▶ [What the exercise asks]
Quote the listing below in its entirety.

+--

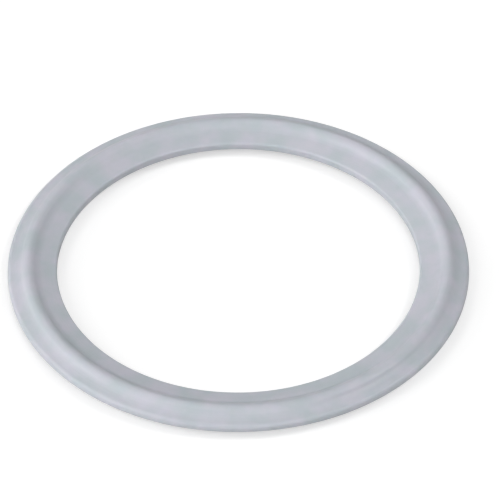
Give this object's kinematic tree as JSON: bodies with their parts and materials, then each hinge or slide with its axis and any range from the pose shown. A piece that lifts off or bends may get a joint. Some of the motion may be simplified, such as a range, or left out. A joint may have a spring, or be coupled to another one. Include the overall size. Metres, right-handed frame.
{
  "type": "sanitary clamp gasket",
  "caption": "Flat moulded rubber ring with a rounded bead on each face, which centres and seals the joint between clamped sanitary ferrules.",
  "frame": {"origin": "centre of the bore, on the mid-plane between the two faces", "axes": "+Z along the axis of the tube; the two faces are alike and the ring is round, so X and Y may point any way"},
  "size_m": [0.091, 0.091, 0.005],
  "materials": {
    "silicone": "white silicone rubber, moulded, satin matt, opaque"
  },
  "bodies": {
    "root": {"clamp_gasket": "silicone"}
  },
  "joints": []
}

+--

▶ [The answer]
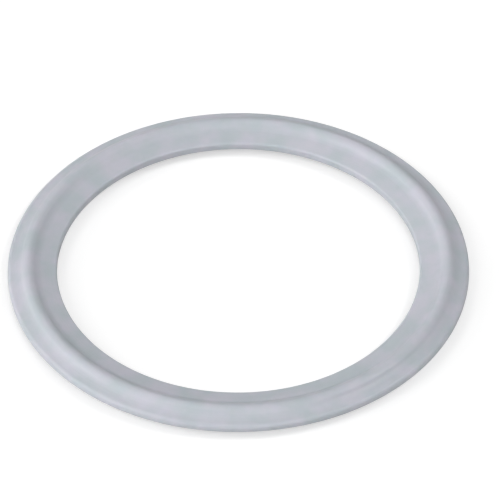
Give this object's kinematic tree as JSON: bodies with their parts and materials, then each hinge or slide with its axis and any range from the pose shown. A piece that lifts off or bends may get a joint. Some of the motion may be simplified, such as a range, or left out. A joint may have a spring, or be coupled to another one. Include the overall size. Metres, right-handed frame.
{
  "type": "sanitary clamp gasket",
  "caption": "Flat moulded rubber ring with a rounded bead on each face, which centres and seals the joint between clamped sanitary ferrules.",
  "frame": {"origin": "centre of the bore, on the mid-plane between the two faces", "axes": "+Z along the axis of the tube; the two faces are alike and the ring is round, so X and Y may point any way"},
  "size_m": [0.091, 0.091, 0.005],
  "materials": {
    "silicone": "white silicone rubber, moulded, satin matt, opaque"
  },
  "bodies": {
    "root": {"clamp_gasket": "silicone"}
  },
  "joints": []
}